Rows from a 3D modeling dataset:
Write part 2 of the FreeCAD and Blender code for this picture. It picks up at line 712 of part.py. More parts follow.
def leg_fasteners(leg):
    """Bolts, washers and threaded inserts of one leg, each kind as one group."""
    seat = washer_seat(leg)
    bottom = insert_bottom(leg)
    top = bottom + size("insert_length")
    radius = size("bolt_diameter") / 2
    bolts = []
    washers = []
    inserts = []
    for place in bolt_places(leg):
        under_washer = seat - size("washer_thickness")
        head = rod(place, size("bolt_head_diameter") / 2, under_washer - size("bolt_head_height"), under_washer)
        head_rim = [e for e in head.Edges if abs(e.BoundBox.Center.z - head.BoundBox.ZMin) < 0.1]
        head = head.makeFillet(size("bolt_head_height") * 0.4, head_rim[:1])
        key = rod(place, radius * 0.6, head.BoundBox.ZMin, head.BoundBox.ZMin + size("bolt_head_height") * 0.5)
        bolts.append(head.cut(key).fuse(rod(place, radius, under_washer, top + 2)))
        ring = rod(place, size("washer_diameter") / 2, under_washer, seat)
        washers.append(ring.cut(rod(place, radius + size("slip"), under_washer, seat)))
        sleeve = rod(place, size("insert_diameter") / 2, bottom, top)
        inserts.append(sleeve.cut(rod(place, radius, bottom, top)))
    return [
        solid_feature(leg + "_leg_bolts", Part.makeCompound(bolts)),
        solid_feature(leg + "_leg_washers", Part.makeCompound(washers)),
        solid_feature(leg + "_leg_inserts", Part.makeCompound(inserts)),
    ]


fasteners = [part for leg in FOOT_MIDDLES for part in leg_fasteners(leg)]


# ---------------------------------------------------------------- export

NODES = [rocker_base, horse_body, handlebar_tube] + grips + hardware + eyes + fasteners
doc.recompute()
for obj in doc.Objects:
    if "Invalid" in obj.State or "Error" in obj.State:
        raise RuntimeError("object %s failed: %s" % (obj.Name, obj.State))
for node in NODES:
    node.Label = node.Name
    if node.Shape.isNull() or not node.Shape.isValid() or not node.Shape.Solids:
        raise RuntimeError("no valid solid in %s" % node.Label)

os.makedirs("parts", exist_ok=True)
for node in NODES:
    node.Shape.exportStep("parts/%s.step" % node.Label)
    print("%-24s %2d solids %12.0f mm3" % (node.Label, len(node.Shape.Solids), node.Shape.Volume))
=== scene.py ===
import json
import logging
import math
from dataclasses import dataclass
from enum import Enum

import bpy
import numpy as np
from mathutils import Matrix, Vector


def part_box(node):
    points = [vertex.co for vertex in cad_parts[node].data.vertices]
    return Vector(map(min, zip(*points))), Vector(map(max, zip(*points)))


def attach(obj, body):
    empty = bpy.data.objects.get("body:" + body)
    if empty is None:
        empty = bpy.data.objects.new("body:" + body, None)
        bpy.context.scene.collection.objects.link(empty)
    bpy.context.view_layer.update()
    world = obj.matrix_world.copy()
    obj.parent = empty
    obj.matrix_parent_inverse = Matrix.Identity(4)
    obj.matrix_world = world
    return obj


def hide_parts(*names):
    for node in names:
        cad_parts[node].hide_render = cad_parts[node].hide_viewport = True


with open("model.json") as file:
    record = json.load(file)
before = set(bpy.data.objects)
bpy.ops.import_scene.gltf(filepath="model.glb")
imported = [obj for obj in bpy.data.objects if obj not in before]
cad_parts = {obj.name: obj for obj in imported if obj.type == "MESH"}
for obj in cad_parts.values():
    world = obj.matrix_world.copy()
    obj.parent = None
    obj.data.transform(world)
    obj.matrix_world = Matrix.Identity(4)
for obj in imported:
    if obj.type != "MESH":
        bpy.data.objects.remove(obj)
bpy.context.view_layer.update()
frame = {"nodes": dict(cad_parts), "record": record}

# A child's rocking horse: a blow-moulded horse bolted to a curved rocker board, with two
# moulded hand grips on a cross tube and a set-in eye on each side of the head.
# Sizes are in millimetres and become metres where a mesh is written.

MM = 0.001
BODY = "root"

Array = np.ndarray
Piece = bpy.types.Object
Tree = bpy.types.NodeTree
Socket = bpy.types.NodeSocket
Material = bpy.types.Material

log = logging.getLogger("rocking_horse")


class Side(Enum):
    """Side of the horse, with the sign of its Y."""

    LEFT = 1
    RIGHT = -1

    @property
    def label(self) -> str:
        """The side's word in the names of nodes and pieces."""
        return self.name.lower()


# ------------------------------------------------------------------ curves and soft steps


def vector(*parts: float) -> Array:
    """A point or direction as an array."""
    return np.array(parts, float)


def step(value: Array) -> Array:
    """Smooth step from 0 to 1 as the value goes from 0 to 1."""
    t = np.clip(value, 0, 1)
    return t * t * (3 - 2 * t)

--

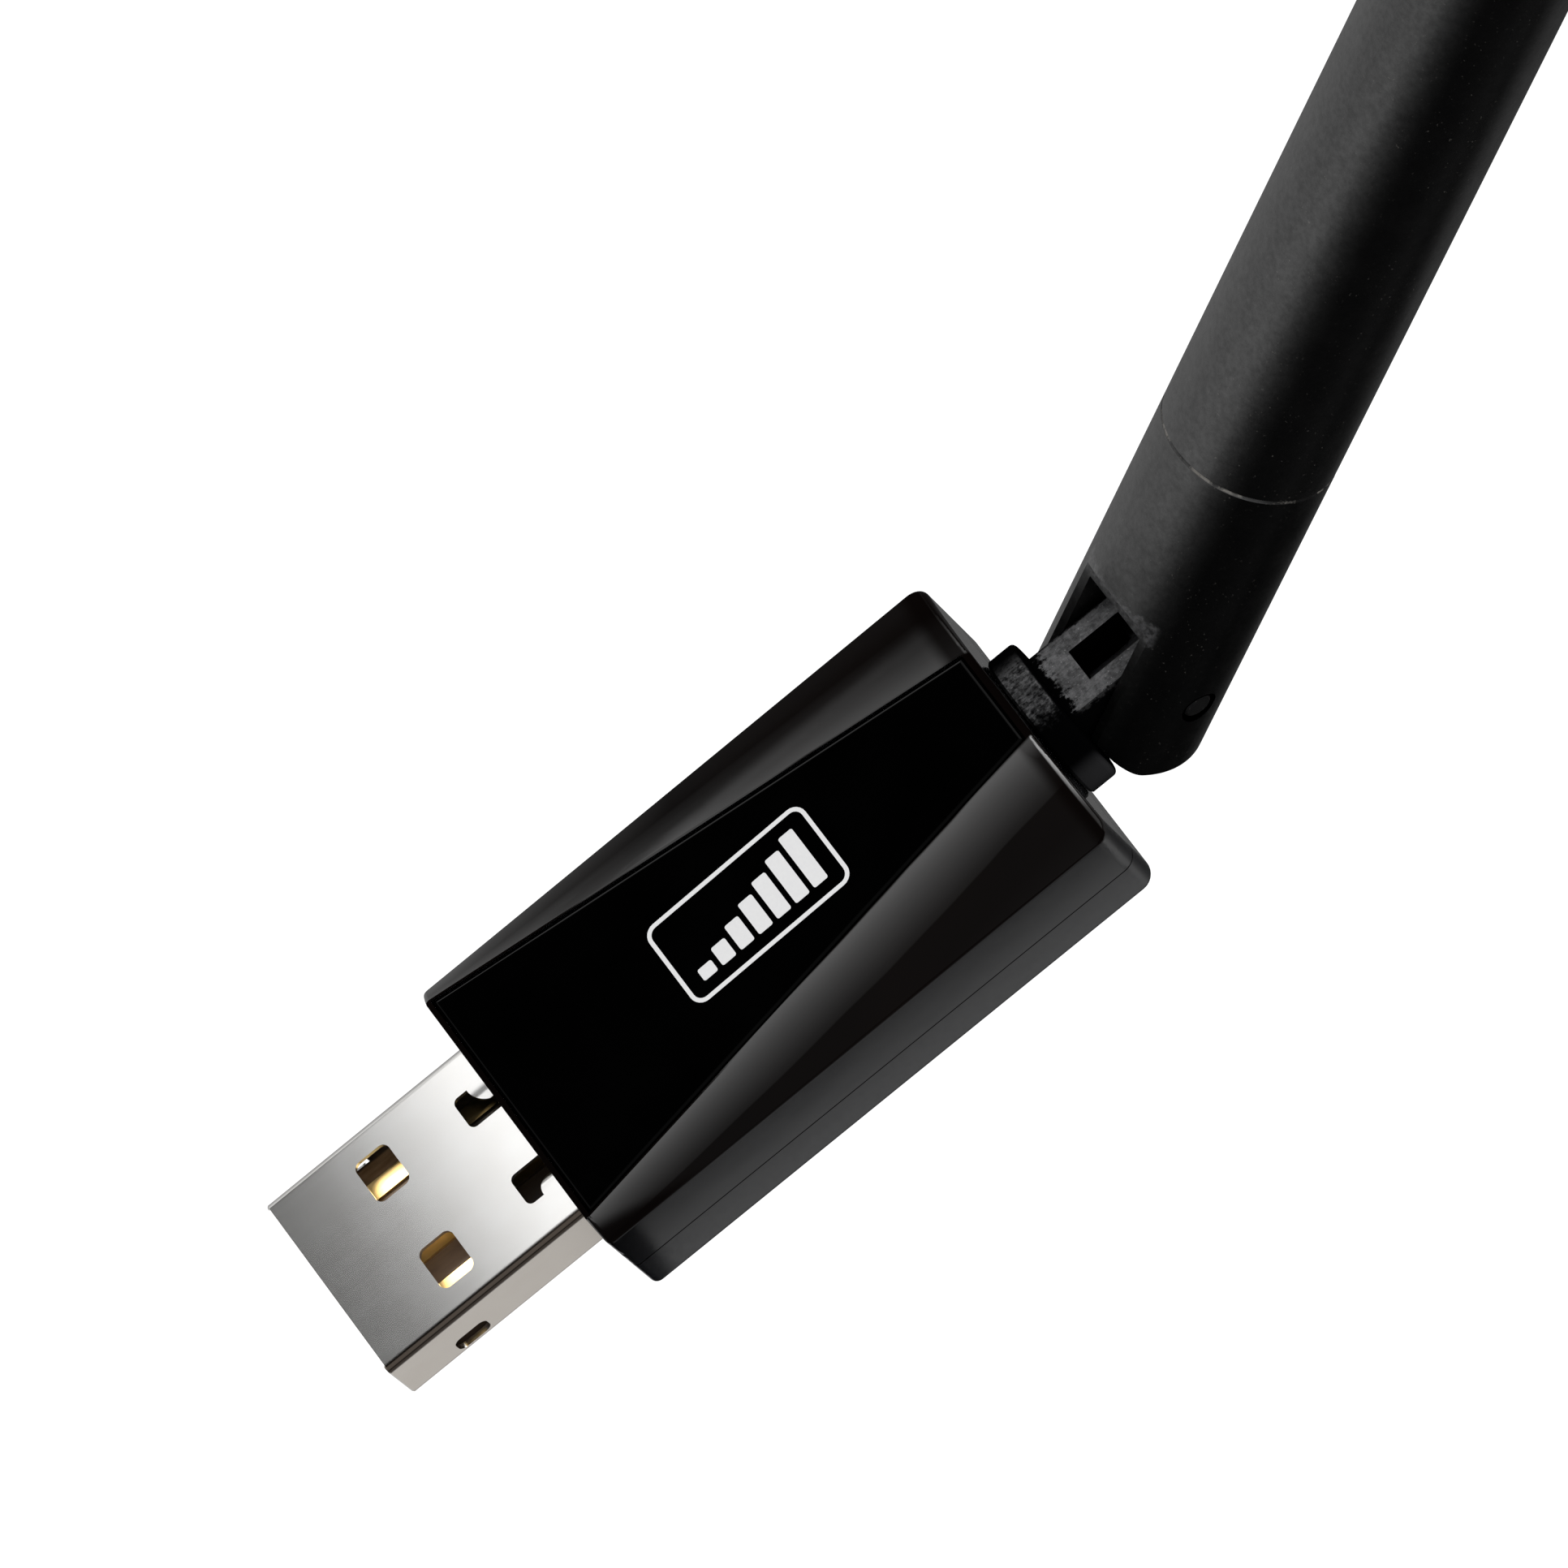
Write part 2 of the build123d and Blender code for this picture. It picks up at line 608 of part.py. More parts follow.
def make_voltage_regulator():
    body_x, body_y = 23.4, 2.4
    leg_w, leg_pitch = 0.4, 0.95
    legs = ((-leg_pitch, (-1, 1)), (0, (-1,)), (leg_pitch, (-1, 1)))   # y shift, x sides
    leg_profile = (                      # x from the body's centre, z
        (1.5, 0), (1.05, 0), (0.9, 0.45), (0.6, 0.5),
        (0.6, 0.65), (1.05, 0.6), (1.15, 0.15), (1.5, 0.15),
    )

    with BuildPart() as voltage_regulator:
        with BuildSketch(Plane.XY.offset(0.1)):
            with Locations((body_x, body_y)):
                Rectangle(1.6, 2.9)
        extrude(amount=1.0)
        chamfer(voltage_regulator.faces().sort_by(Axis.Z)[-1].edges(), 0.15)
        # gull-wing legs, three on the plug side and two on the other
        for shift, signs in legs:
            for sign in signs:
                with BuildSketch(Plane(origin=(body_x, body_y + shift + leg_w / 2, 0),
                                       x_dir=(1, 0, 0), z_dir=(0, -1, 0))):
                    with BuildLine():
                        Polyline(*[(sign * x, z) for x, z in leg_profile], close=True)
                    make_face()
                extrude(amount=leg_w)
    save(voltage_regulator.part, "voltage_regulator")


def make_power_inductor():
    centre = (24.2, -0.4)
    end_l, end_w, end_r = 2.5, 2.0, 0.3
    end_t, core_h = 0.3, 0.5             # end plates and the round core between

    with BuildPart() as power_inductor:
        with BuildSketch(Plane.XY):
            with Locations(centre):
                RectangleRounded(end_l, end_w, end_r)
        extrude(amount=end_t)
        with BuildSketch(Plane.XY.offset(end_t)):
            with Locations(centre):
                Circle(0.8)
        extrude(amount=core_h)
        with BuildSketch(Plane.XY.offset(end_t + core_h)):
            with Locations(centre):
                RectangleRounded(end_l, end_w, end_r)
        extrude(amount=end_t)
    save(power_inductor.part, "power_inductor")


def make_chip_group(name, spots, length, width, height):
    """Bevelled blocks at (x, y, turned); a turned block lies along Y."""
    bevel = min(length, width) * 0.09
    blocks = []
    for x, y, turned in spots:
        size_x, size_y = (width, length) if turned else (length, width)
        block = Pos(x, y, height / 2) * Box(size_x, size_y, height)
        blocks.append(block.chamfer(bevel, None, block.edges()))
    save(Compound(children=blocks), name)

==

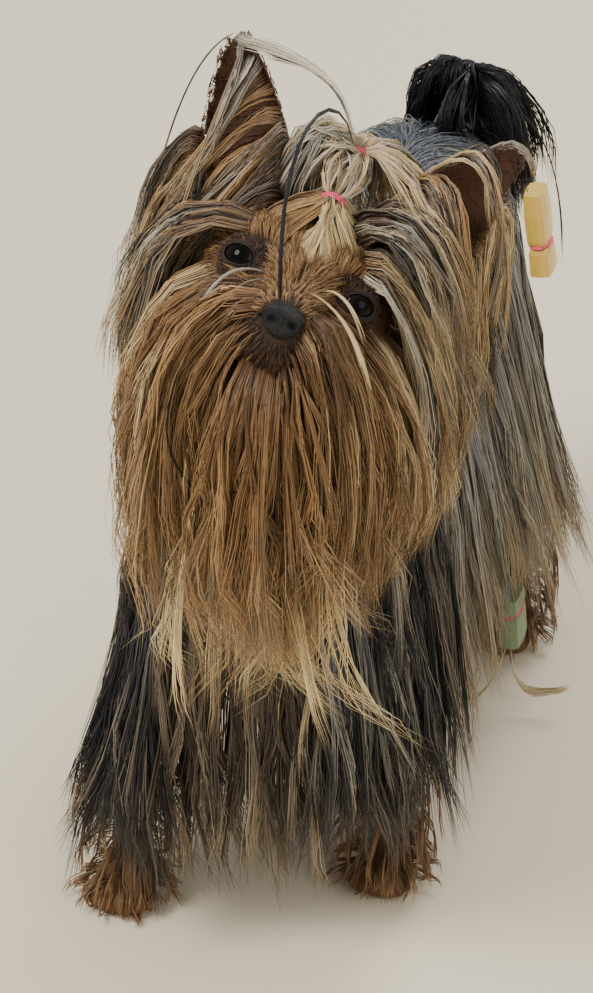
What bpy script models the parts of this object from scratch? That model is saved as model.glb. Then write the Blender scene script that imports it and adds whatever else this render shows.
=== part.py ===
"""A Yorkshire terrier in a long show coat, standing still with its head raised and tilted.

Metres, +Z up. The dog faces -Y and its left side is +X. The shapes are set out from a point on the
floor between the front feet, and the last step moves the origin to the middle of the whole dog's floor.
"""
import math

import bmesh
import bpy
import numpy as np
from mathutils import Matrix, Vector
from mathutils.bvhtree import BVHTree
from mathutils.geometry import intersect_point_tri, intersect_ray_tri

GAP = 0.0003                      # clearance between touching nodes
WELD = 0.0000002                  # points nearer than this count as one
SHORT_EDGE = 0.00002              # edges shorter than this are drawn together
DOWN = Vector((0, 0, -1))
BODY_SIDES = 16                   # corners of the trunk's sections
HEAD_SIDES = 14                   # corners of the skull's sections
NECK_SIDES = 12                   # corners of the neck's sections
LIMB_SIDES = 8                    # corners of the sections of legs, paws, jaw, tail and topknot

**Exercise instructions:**
Exactly and only the lines from the line that contains "NODES = [rocker_base, horse_body, handlebar_tube]" through the line that contains "before = set(bpy.data.objects)" are to be repeated as they stand.

**Response for this exercise:**
NODES = [rocker_base, horse_body, handlebar_tube] + grips + hardware + eyes + fasteners
doc.recompute()
for obj in doc.Objects:
    if "Invalid" in obj.State or "Error" in obj.State:
        raise RuntimeError("object %s failed: %s" % (obj.Name, obj.State))
for node in NODES:
    node.Label = node.Name
    if node.Shape.isNull() or not node.Shape.isValid() or not node.Shape.Solids:
        raise RuntimeError("no valid solid in %s" % node.Label)

os.makedirs("parts", exist_ok=True)
for node in NODES:
    node.Shape.exportStep("parts/%s.step" % node.Label)
    print("%-24s %2d solids %12.0f mm3" % (node.Label, len(node.Shape.Solids), node.Shape.Volume))
=== scene.py ===
import json
import logging
import math
from dataclasses import dataclass
from enum import Enum

import bpy
import numpy as np
from mathutils import Matrix, Vector


def part_box(node):
    points = [vertex.co for vertex in cad_parts[node].data.vertices]
    return Vector(map(min, zip(*points))), Vector(map(max, zip(*points)))


def attach(obj, body):
    empty = bpy.data.objects.get("body:" + body)
    if empty is None:
        empty = bpy.data.objects.new("body:" + body, None)
        bpy.context.scene.collection.objects.link(empty)
    bpy.context.view_layer.update()
    world = obj.matrix_world.copy()
    obj.parent = empty
    obj.matrix_parent_inverse = Matrix.Identity(4)
    obj.matrix_world = world
    return obj


def hide_parts(*names):
    for node in names:
        cad_parts[node].hide_render = cad_parts[node].hide_viewport = True


with open("model.json") as file:
    record = json.load(file)
before = set(bpy.data.objects)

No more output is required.